Start of Source data
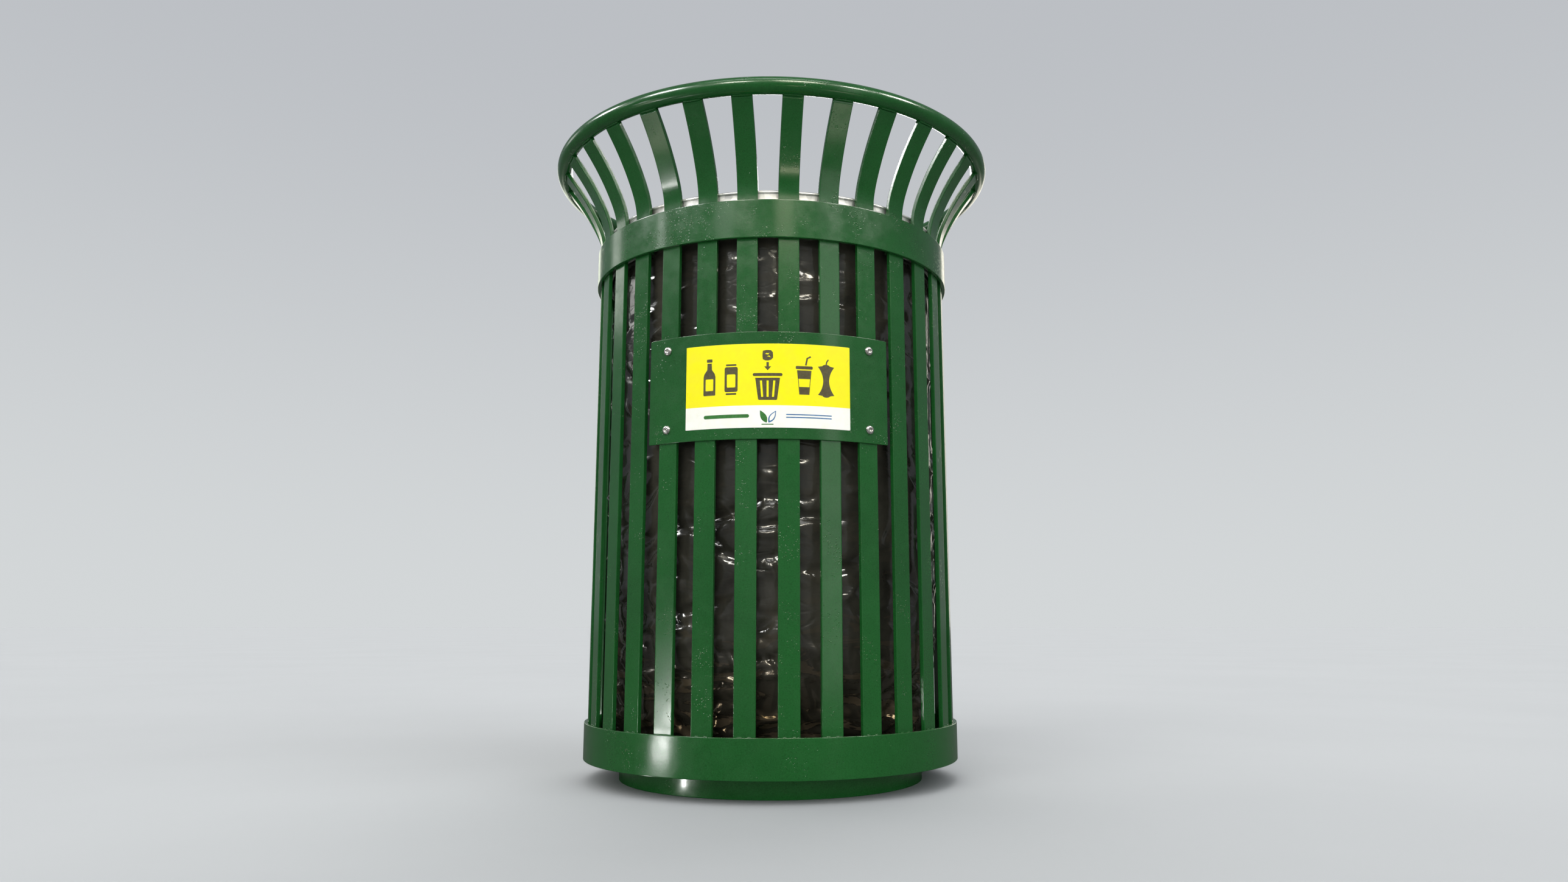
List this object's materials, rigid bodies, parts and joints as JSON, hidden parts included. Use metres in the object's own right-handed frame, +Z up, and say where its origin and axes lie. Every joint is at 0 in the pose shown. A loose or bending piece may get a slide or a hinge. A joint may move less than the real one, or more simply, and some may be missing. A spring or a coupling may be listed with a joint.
{
  "type": "litter bin",
  "caption": "Open-topped outdoor litter bin of upright steel slats flared out to a round tube rim, with a recessed base, a front sign plate and a refuse bag held in a lift-out ring.",
  "frame": {"origin": "on the bin's axis, at the underside of the base ring", "axes": "+Z up along the bin's axis, -Y towards the front (the sign), +X to the right seen from the front"},
  "size_m": [0.732, 0.732, 1.0007],
  "materials": {
    "frame_paint": "semi-gloss green powder coat with fine orange peel and small chips",
    "sign_plate_paint": "semi-gloss green powder coat",
    "label_vinyl": "satin printed vinyl, yellow over a white strip",
    "stainless_fastener": "bright, lightly stained",
    "zinc_nut": "bright zinc plate",
    "foot_nylon": "moulded black nylon pad on a zinc-plated stud",
    "galvanised_ring": "weathered galvanised sheet, mottled and stained",
    "galvanised_hoop": "weathered galvanised flat bar",
    "bag_film": "glossy, slightly translucent brown-black film"
  },
  "bodies": {
    "frame": {"top_ring": "frame_paint", "upper_band": "frame_paint", "lower_band": "frame_paint", "base_ring": "frame_paint", "floor_plate": "frame_paint", "slat_01": "frame_paint", "slat_02": "frame_paint", "slat_03": "frame_paint", "slat_04": "frame_paint", "slat_05": "frame_paint", "slat_06": "frame_paint", "slat_07": "frame_paint", "slat_08": "frame_paint", "slat_09": "frame_paint", "slat_10": "frame_paint", "slat_11": "frame_paint", "slat_12": "frame_paint", "slat_13": "frame_paint", "slat_14": "frame_paint", "slat_15": "frame_paint", "slat_16": "frame_paint", "slat_17": "frame_paint", "slat_18": "frame_paint", "slat_19": "frame_paint", "slat_20": "frame_paint", "slat_21": "frame_paint", "slat_22": "frame_paint", "slat_23": "frame_paint", "slat_24": "frame_paint", "slat_25": "frame_paint", "slat_26": "frame_paint", "slat_27": "frame_paint", "slat_28": "frame_paint", "slat_29": "frame_paint", "slat_30": "frame_paint", "ring_bracket_1": "frame_paint", "ring_bracket_2": "frame_paint", "ring_bracket_3": "frame_paint", "ring_bracket_4": "frame_paint", "sign_plate": "sign_plate_paint", "sign_label": "label_vinyl", "sign_screw_1": "stainless_fastener", "sign_screw_2": "stainless_fastener", "sign_screw_3": "stainless_fastener", "sign_screw_4": "stainless_fastener", "sign_nut_1": "stainless_fastener", "sign_nut_2": "stainless_fastener", "sign_nut_3": "stainless_fastener", "sign_nut_4": "stainless_fastener", "foot_nut_1": "zinc_nut", "foot_nut_2": "zinc_nut", "foot_nut_3": "zinc_nut", "foot_nut_4": "zinc_nut"},
    "ring": {"bag_ring": "galvanised_ring"},
    "bag_set": {"clamp_hoop": "galvanised_hoop", "bag": "bag_film"},
    "foot_1": {"levelling_foot_1": "foot_nylon"},
    "foot_2": {"levelling_foot_2": "foot_nylon"},
    "foot_3": {"levelling_foot_3": "foot_nylon"},
    "foot_4": {"levelling_foot_4": "foot_nylon"}
  },
  "joints": [
    {"name": "ring_lift", "type": "slide", "parent": "frame", "child": "ring", "axis": [0, 0, 1], "range_m": [0, 0.215]},
    {"name": "bag_lift", "type": "slide", "parent": "frame", "child": "bag_set", "axis": [0, 0, 1], "range_m": [0, 0.96]},
    {"name": "foot_1_adjust", "type": "slide", "parent": "frame", "child": "foot_1", "axis": [0, 0, -1], "range_m": [0, 0.012]},
    {"name": "foot_2_adjust", "type": "slide", "parent": "frame", "child": "foot_2", "axis": [0, 0, -1], "range_m": [0, 0.012]},
    {"name": "foot_3_adjust", "type": "slide", "parent": "frame", "child": "foot_3", "axis": [0, 0, -1], "range_m": [0, 0.012]},
    {"name": "foot_4_adjust", "type": "slide", "parent": "frame", "child": "foot_4", "axis": [0, 0, -1], "range_m": [0, 0.012]}
  ]
}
End of Source data
**Task prompt:** Return the lines above exactly, keeping every word.

**Response:**
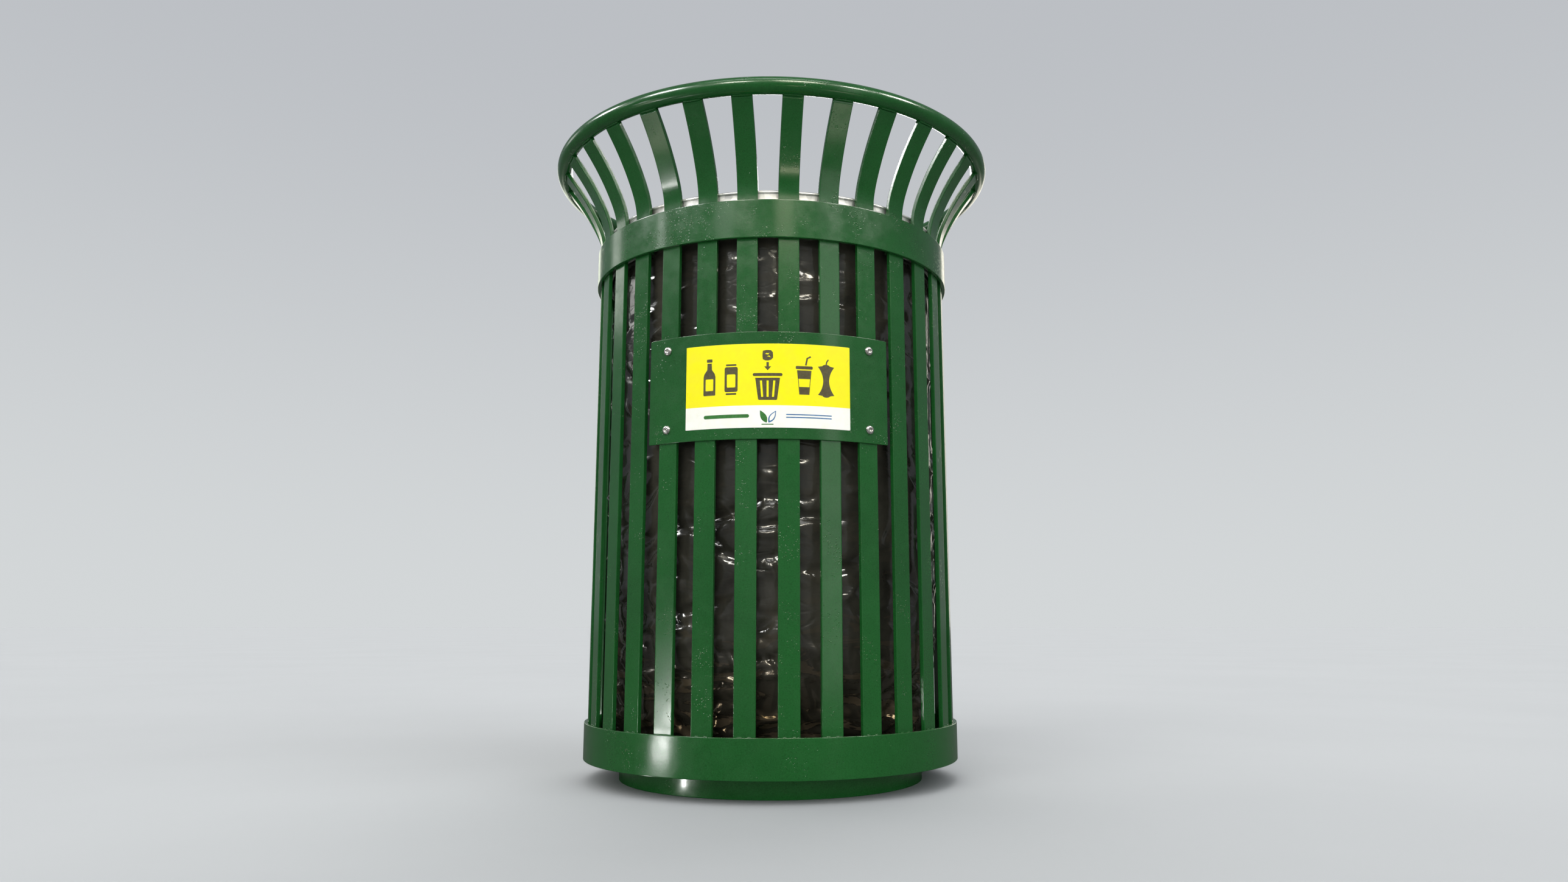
List this object's materials, rigid bodies, parts and joints as JSON, hidden parts included. Use metres in the object's own right-handed frame, +Z up, and say where its origin and axes lie. Every joint is at 0 in the pose shown. A loose or bending piece may get a slide or a hinge. A joint may move less than the real one, or more simply, and some may be missing. A spring or a coupling may be listed with a joint.
{
  "type": "litter bin",
  "caption": "Open-topped outdoor litter bin of upright steel slats flared out to a round tube rim, with a recessed base, a front sign plate and a refuse bag held in a lift-out ring.",
  "frame": {"origin": "on the bin's axis, at the underside of the base ring", "axes": "+Z up along the bin's axis, -Y towards the front (the sign), +X to the right seen from the front"},
  "size_m": [0.732, 0.732, 1.0007],
  "materials": {
    "frame_paint": "semi-gloss green powder coat with fine orange peel and small chips",
    "sign_plate_paint": "semi-gloss green powder coat",
    "label_vinyl": "satin printed vinyl, yellow over a white strip",
    "stainless_fastener": "bright, lightly stained",
    "zinc_nut": "bright zinc plate",
    "foot_nylon": "moulded black nylon pad on a zinc-plated stud",
    "galvanised_ring": "weathered galvanised sheet, mottled and stained",
    "galvanised_hoop": "weathered galvanised flat bar",
    "bag_film": "glossy, slightly translucent brown-black film"
  },
  "bodies": {
    "frame": {"top_ring": "frame_paint", "upper_band": "frame_paint", "lower_band": "frame_paint", "base_ring": "frame_paint", "floor_plate": "frame_paint", "slat_01": "frame_paint", "slat_02": "frame_paint", "slat_03": "frame_paint", "slat_04": "frame_paint", "slat_05": "frame_paint", "slat_06": "frame_paint", "slat_07": "frame_paint", "slat_08": "frame_paint", "slat_09": "frame_paint", "slat_10": "frame_paint", "slat_11": "frame_paint", "slat_12": "frame_paint", "slat_13": "frame_paint", "slat_14": "frame_paint", "slat_15": "frame_paint", "slat_16": "frame_paint", "slat_17": "frame_paint", "slat_18": "frame_paint", "slat_19": "frame_paint", "slat_20": "frame_paint", "slat_21": "frame_paint", "slat_22": "frame_paint", "slat_23": "frame_paint", "slat_24": "frame_paint", "slat_25": "frame_paint", "slat_26": "frame_paint", "slat_27": "frame_paint", "slat_28": "frame_paint", "slat_29": "frame_paint", "slat_30": "frame_paint", "ring_bracket_1": "frame_paint", "ring_bracket_2": "frame_paint", "ring_bracket_3": "frame_paint", "ring_bracket_4": "frame_paint", "sign_plate": "sign_plate_paint", "sign_label": "label_vinyl", "sign_screw_1": "stainless_fastener", "sign_screw_2": "stainless_fastener", "sign_screw_3": "stainless_fastener", "sign_screw_4": "stainless_fastener", "sign_nut_1": "stainless_fastener", "sign_nut_2": "stainless_fastener", "sign_nut_3": "stainless_fastener", "sign_nut_4": "stainless_fastener", "foot_nut_1": "zinc_nut", "foot_nut_2": "zinc_nut", "foot_nut_3": "zinc_nut", "foot_nut_4": "zinc_nut"},
    "ring": {"bag_ring": "galvanised_ring"},
    "bag_set": {"clamp_hoop": "galvanised_hoop", "bag": "bag_film"},
    "foot_1": {"levelling_foot_1": "foot_nylon"},
    "foot_2": {"levelling_foot_2": "foot_nylon"},
    "foot_3": {"levelling_foot_3": "foot_nylon"},
    "foot_4": {"levelling_foot_4": "foot_nylon"}
  },
  "joints": [
    {"name": "ring_lift", "type": "slide", "parent": "frame", "child": "ring", "axis": [0, 0, 1], "range_m": [0, 0.215]},
    {"name": "bag_lift", "type": "slide", "parent": "frame", "child": "bag_set", "axis": [0, 0, 1], "range_m": [0, 0.96]},
    {"name": "foot_1_adjust", "type": "slide", "parent": "frame", "child": "foot_1", "axis": [0, 0, -1], "range_m": [0, 0.012]},
    {"name": "foot_2_adjust", "type": "slide", "parent": "frame", "child": "foot_2", "axis": [0, 0, -1], "range_m": [0, 0.012]},
    {"name": "foot_3_adjust", "type": "slide", "parent": "frame", "child": "foot_3", "axis": [0, 0, -1], "range_m": [0, 0.012]},
    {"name": "foot_4_adjust", "type": "slide", "parent": "frame", "child": "foot_4", "axis": [0, 0, -1], "range_m": [0, 0.012]}
  ]
}